Фейерабенда? Если, как утверждают прагматисты, труднейшие жизненные апории

нашего времени связаны именно с засильем Разума, якобы ограничивающего

индивидуальную духовную свободу или загоняющего общество в тупик, когда оно

ищет варианты наиболее "разумного" своего устройства? В освобожденном же от

этого засилья, уже не "открытом", а "свободном", как выражался Фейерабенд,

обществе науке отводится скромная, отнюдь не парадигмальная роль. Она

отрекается от своей культуротворческой функции и становится лишь одним

(далеко не самым важным) из многочисленных "человеческих предприятий".
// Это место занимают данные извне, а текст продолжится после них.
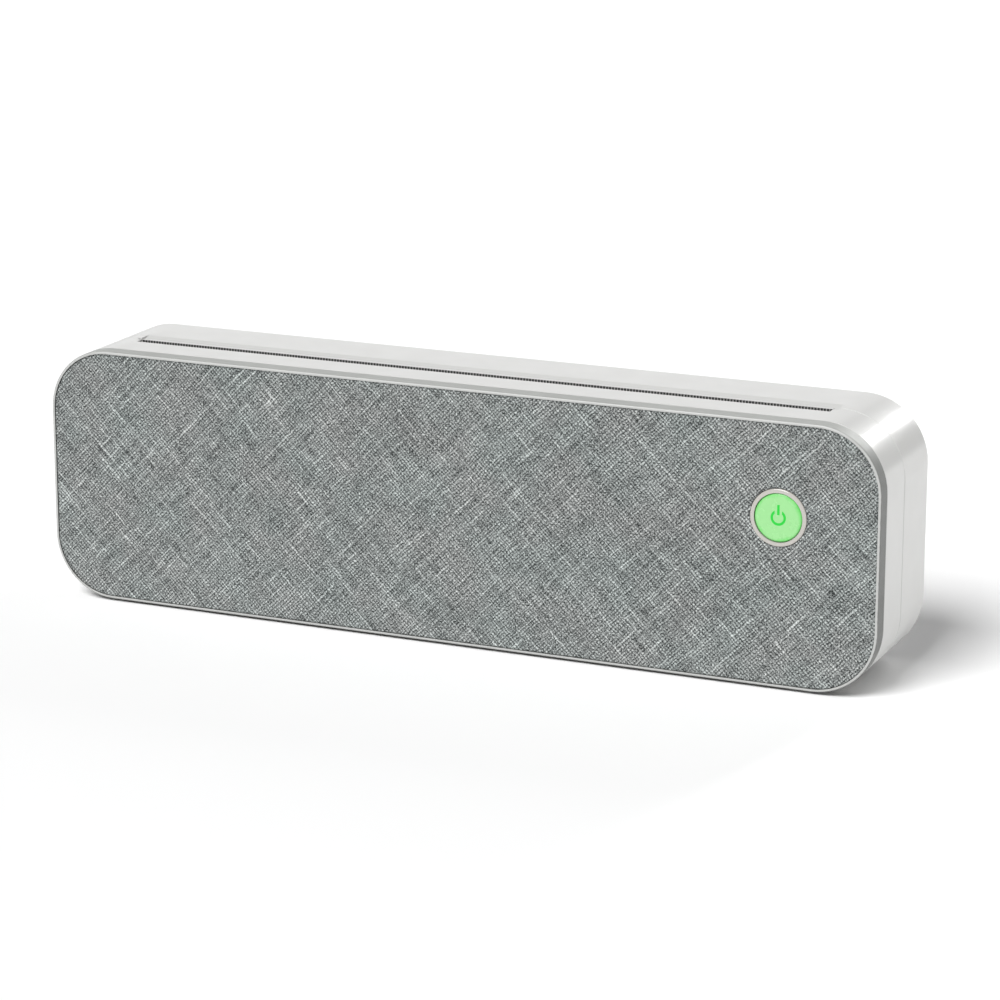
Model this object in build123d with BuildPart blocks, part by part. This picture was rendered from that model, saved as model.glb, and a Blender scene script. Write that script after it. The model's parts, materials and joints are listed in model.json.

Расставшись с прежними идеалами, такое общество не поспешит обрести

новые. Оно даже попробует какое-то время вовсе обойтись без них. Философию,

ориентированную на ценности такого общества, не интересуют идеалы, она

вообще покидает сферу "Ought to Be", сферу должного, то есть превышающего

эмпирическое бытие и определяющего ценность и смысл последнего. Но тогда, я

думаю, ей больше нечего делать как философии. Остается одно - сойти со

сцены. Культура же, простившись с философией, прощается и с определяемыми ею

смыслами. Обретет ли она новые? Если нет, она станет "цивилизацией" в смысле

О. Шпенглера, и исторические часы начнут отсчет ее последнего времени. Может

быть, этот отсчет уже начался?

Или правы постмодернисты, и на смену идеалам-универсалиям культуры

должны прийти (уже пришли?) нормы коммунального общежития многообразных

культур, каждая из которых обладает собственными "идеалами", но относится к

ним иронически, осознавая их временность и относительность, используя их,

как используют правила игры, без которых играть невозможно, но вне этой игры

не имеющие самоценного смысла?

Тулмин, по-видимому, чувствовал, к каким выводам ведет последовательное

развитие идей, составивших канву его философии науки. Не в этом ли была

причина того, что он так и не рискнул продолжить реализацию своего замысла,

и задуманные им второй и третий тома "Человеческого понимания" не были

написаны? Не знаю.

Но это могло быть именно так, потому что проницательный и тонкий

мыслитель, он скорее всего ощущал, что суть дела не в спорах о границах

историцизма или о допустимости умеренного релятивизма в философии науки, она

- в исторической перспективе культуры, основанной на эволюции человеческой

рациональности. Рискну допустить, что цена, которую пришлось бы заплатить за

"гибкую" теорию научной рациональности - потеря самого объекта этой теории,

- Тулмина не устраивала. Но он сделал что мог, чтобы поиск такой теории не

был безрезультатным.

С тем он и вошел в историю философии.